LADY CATHERINE ASHTON, BARONESS ASHTON OF UPHOLLAND

 

Baroness Catherine Ashton is the new EU “Foreign Minister” under the Lisbon Treaty – properly titled “The High Representative of the Union for Foreign Affairs and Security Policy”. The Irish media have so far been remarkably reluctant to give this lady her proper title. The Irish Times refers to her as “Ms Ashton”. Is it not curious, this reluctance to give a member of the House of Lords, which the Baroness remains, her proper designation?

Baroness Ashton will receive an annual salary of €350,000 and have a chauffeured car, a housing allowance and a staff of 20. She will have control of the new EU External Action Service, starting with 5000 staff already engaged on “external relations”, based on EU delegations in 130 countries – and the service is expected to grow rapidly. Current EU foreign policy boss Javier Solana has said the service would become “the biggest diplomatic service in the world”. It is estimated to cost some €50 billion between now and 2013.

This EU foreign service is not open to democratic scrutiny, is likely to develop a life of its own and come to undermine the foreign policies of EU Member States.

The Sunday Times has noted that staff in overseas EU offices typically work a 4-day week, are entitled to first-class travel to and from their posting, as well as private health insurance and an allowance of up to £1,700 a month to spend on school fees.

EU COMMISSION TO “LOOK AT” DIRECT EU TAXES

Agence France Presse reports that in a question-time session in the European Parliament a week ago, European Commission President Jose Barroso said he would look at the idea of raising direct EU taxation. Asked if he agreed with Herman Van Rompuy, the new EU President, that there should be EU taxes, he said: “I intend to look at all issues of taxation in the EU. We have to look at this, we have to look at all resources of the EU. We have promised it to the Parliament, the programme with which I was elected was to look at possible ‘own resources’ and this is in the programme that was adopted by this European Parliament.”

 

 


EUROPEAN COUNCIL PRESIDENT VAN ROMPUY AN ARCH FEDERALIST

 

Herman Van Rompuy, 62, has said that he favoured the Lisbon Treaty as long as it promoted the aim of “more Europe”. He helped to draw up a strongly Euro-federalist manifesto for his Flemish Christian Democrat Party, calling for more EU power. It said: “Apart from the euro, other national symbols need to be replaced by European symbols – licence plates, identity cards, presence of more EU flags, one-time EU sports events.”

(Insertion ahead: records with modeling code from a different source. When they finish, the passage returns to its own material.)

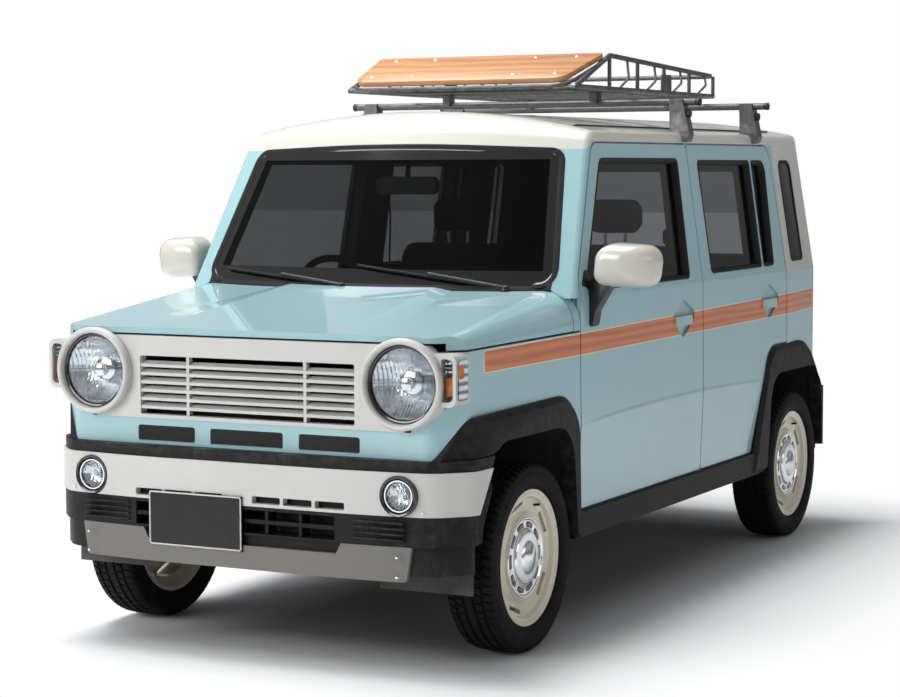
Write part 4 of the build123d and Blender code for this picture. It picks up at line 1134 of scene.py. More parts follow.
class KEI_OT_seals(Piece):
    """Rubber seals round the glass, and the black mouldings along the roof"""

    bl_idname = "kei.seals"
    bl_label = "Seals and mouldings"

    def build(self, context):
        reveal = (
            (0.0065, 0.0015), (0.0035, 0.0028), (-0.0015, 0.0012), (-0.0075, -0.006), (-0.011, -0.0205),
            (-0.007, -0.0225), (0.0015, -0.0225), (0.0015, -0.004),
        )
        flush = (
            (0.009, -0.0008), (0.0065, 0.0020), (-0.001, 0.0022), (-0.006, 0.0004), (-0.005, -0.007),
            (0.004, -0.007),
        )
        screen = (
            (0.010, -0.001), (0.0075, 0.0030), (-0.004, 0.0034), (-0.011, 0.0006), (-0.009, -0.007),
            (0.004, -0.007),
        )
        for name, side in SIDES:
            for label, corners, body in (
                ("front", FRONT_WINDOW, f"door_front_{name}"), ("rear", REAR_WINDOW, f"door_rear_{name}"),
                ("vent", REAR_VENT, f"door_rear_{name}"),
            ):
                surface_strip(
                    f"seal_{label}_{name}", corners, lambda y, z, lift: side_spot(y, z, lift, side), reveal,
                    "seal_rubber", body,
                )
            surface_strip(
                f"seal_quarter_{name}", QUARTER_WINDOW, lambda y, z, lift: side_spot(y, z, lift, side), flush,
                "seal_rubber", "body",
            )
            self.ditch(name, side)
            self.belt(name, side)
        surface_strip("seal_windscreen", WINDSCREEN, screen_spot, screen, "gloss_black", "body", steps=10)
        surface_strip("seal_tail_window", TAIL_WINDOW, rear_spot, flush, "seal_rubber", "tailgate", steps=8)

    def ditch(self, name, side):
        """Black moulding from the windscreen's top corner back along the roof."""
        run = []
        for k in range(25):
            y = -0.560 + 1.960 * k / 24
            x = 0.556 - 0.004 * k / 24
            z = ROOF_Z - x * x / 5.8 + 0.0005
            if y < BROW_Y:
                z -= (BROW_Y - y) * 0.35
            run.append((side * x, y, z))
        place(tube_line(f"roof_moulding_{name}", run, 0.0042, "black_trim"), "body")

    def belt(self, name, side):
        """Wiping strip at the foot of each door's glass."""
        for label, y0, y1, z, body in (
            ("front", -0.742, 0.128, 1.0865, f"door_front_{name}"),
            ("rear", 0.372, 0.880, 1.0945, f"door_rear_{name}"),
        ):
            run = [side_spot(y0 + (y1 - y0) * k / 12, z, -0.012, side) for k in range(13)]
            place(tube_line(f"belt_strip_{label}_{name}", run, 0.0048, "seal_rubber"), body)


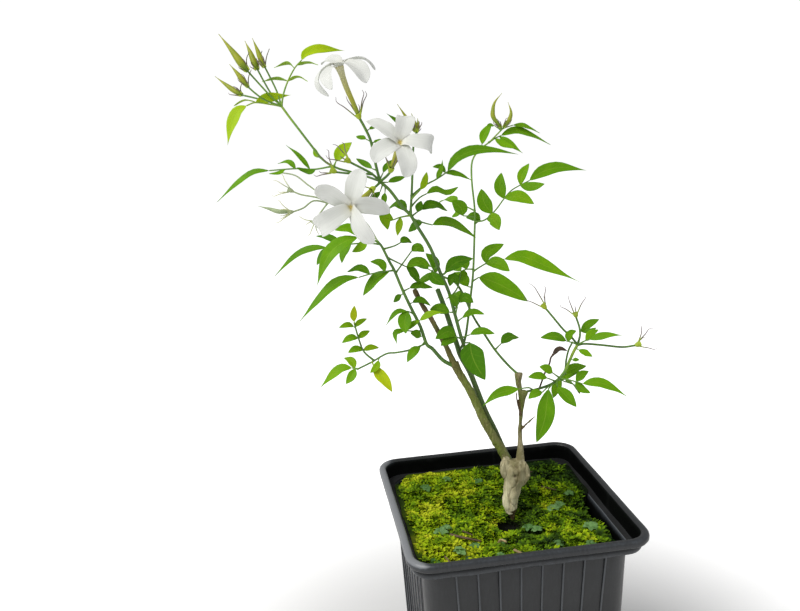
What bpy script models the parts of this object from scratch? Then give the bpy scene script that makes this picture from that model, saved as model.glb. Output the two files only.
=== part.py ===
"""A young jasmine with three open flowers in a black square nursery pot, 110 mm across its lip.

Everything is in metres, +Z up. The origin is the middle of the pot's underside, with +X to the
right along the pot's front and +Y to its back. The plant is laid out on an upright sheet that
stands through the foot of the trunk, square to the line from a viewer in front of the pot: a
layout point is (right, up, near) in millimetres, where near is how far it stands off the sheet
towards that viewer. Each stem's leaves, buds and calyces are fused to it.
"""

import math

import bmesh
import bpy
from mathutils import Matrix, Vector

MM = 0.001
GAP = 0.3  # between pieces that touch

# Pot, in millimetres
POT_HEIGHT = 120.0
LIP_HALF = 55.0
LIP_WIDTH = 4.3
BAND_HALF = 52.6
BAND_Z = 111.5
WALL_TOP_HALF = 47.6
BASE_HALF = 43.4
CORNER_RADIUS = 9.0
INNER_RADIUS = 8.0
CORNER_STEPS = 4
WALL = 1.5
LEDGE_Z = 111.0
FLOOR = 2.4
RIB_PITCH = 9.5
RIB_CONVERGE = 0.9  # the ribs stand closer together half way down
RIBS_A_FACE = 8
RIB_SIZE = (1.3, 1.4, 92.0)
RIB_PROUD = 0.1
RIB_Z = 56.0
RIB_STEP = 5.0  # every second rib is shorter
DRAIN_RADIUS = 4.5
DRAIN_OUT = 22.0

# Filling, in millimetres
SOIL_TOP = 101.0
MOSS_UNDER = SOIL_TOP + GAP
MOSS_TOP = 107.4
MOSS_HALF = 45.3
MOSS_CORNER = 1.28  # the moss's edge is this many halves away at its corners
MOSS_THINNEST = 1.4
MOSS_CELLS = 13
EDGE_DROP = 1.6
BANK_RISE = 4.4
HOLLOW = (1.2, -6.5, 6.2, 6.4, 4.6)  # middle x and y, radii and depth, in front of the trunk
HOLE_RADIUS = 3.7
ROOT_Z = 88.0

# Layout sheet, in millimetres
EYE = Vector((-96.7, -347.5, 307.5))
FOOT = Vector((4.85, 0.54, 109.0))
SHEET_RIGHT = Vector((0.98716, -0.15392, -0.04265))
SHEET_UP = Vector((0.07834, 0.23388, 0.96910))
SHEET_FAR = Vector((0.13919, 0.96000, -0.24294))
EYE_DISTANCE = 396.5

BLADE_THICK = 0.65
FINE_STEM_POINTS = 8  # a main stem with fewer points than this is smoothed between them
SHARP_ANGLE = math.radians(40)

COLOURS = {
    "black plastic": ((0.035, 0.035, 0.037), 0.42),
    "peat": ((0.035, 0.022, 0.014), 0.95),
    "moss": ((0.30, 0.34, 0.05), 0.95),
    "bark": ((0.42, 0.27, 0.13), 0.85),
    "leaf green": ((0.11, 0.27, 0.06), 0.5),
    "dry twig": ((0.10, 0.05, 0.03), 0.9),
    "petal": ((0.88, 0.89, 0.87), 0.55),
}


def clear_scene():
    for old in list(bpy.data.objects):
        bpy.data.objects.remove(old)


def material(name):
    """The Principled material of this name, made on first use."""
    found = bpy.data.materials.get(name)
    if found:
        return found
    colour, roughness = COLOURS[name]
    made = bpy.data.materials.new(name)
    made.use_nodes = True
    shader = made.node_tree.nodes["Principled BSDF"]
    shader.inputs["Base Color"].default_value = (*colour, 1.0)
    shader.inputs["Roughness"].default_value = roughness
    return made


def add_mesh(name, verts, faces, collection):
    mesh = bpy.data.meshes.new(name)
    mesh.from_pydata(verts, [], faces)
    obj = bpy.data.objects.new(name, mesh)
    collection.objects.link(obj)
    return obj


def baked(obj, collection):
    """The evaluated shape of the object as a plain mesh object, with its loose caps welded."""
    bpy.context.view_layer.update()
    graph = bpy.context.evaluated_depsgraph_get()
    mesh = bpy.data.meshes.new_from_object(obj.evaluated_get(graph))
    work = bmesh.new()
    work.from_mesh(mesh)
    bmesh.ops.remove_doubles(work, verts=work.verts, dist=1e-6)
    bmesh.ops.recalc_face_normals(work, faces=work.faces)
    work.to_mesh(mesh)
    work.free()
    made = bpy.data.objects.new(obj.name, mesh)
    made.matrix_world = obj.matrix_world.copy()
    collection.objects.link(made)
    bpy.data.objects.remove(obj)
    made.name = mesh.name
    return made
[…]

Speaking a fortnight ago at a private dinner organised by EU-federalist members of the Bilderberg Group at the Chateau de Val-Duchesse, where the EU’s founding Treaty of Rome was negotiated in 1957, Mr Van Rompuy backed plans for “green taxes” to fund the EU. He said: “The possibilities of financial levies at European level must be seriously examined, and for the first time large countries in the Union are open to that.”

Article 311 of the Treaty on the Functioning of the European Union, which governs the means of raising money to finance the EU, provides under an amendment made by the Lisbon Treaty that the EU Council of Ministers “may establish new categories of own resources or abolish an existing category”, and the new EU President was referring to that.

Pieter Van Cleppe, of the think-tank Open Europe, commented: “Van Rompuy is your typical EU federalist. He isn’t going to step on anyone’s toes or try to dominate the world like Tony Blair or President Sarkozy might have. But he can be relied upon to quietly make sure that the EU gets more and more powers, with less and less say for voters.”

The new EU President will earn €350,000 a year, taxed at 25 percent, and will have a staff of 22 press officers, assistants and administrators, in addition to 10 security agents. This is double the salary he had as Belgian Prime Minister and is significantly more than US President Barack Obama’s salary, which is around $400,000 a year or €269,000. The total cost of the President and his team will be €6 million a year.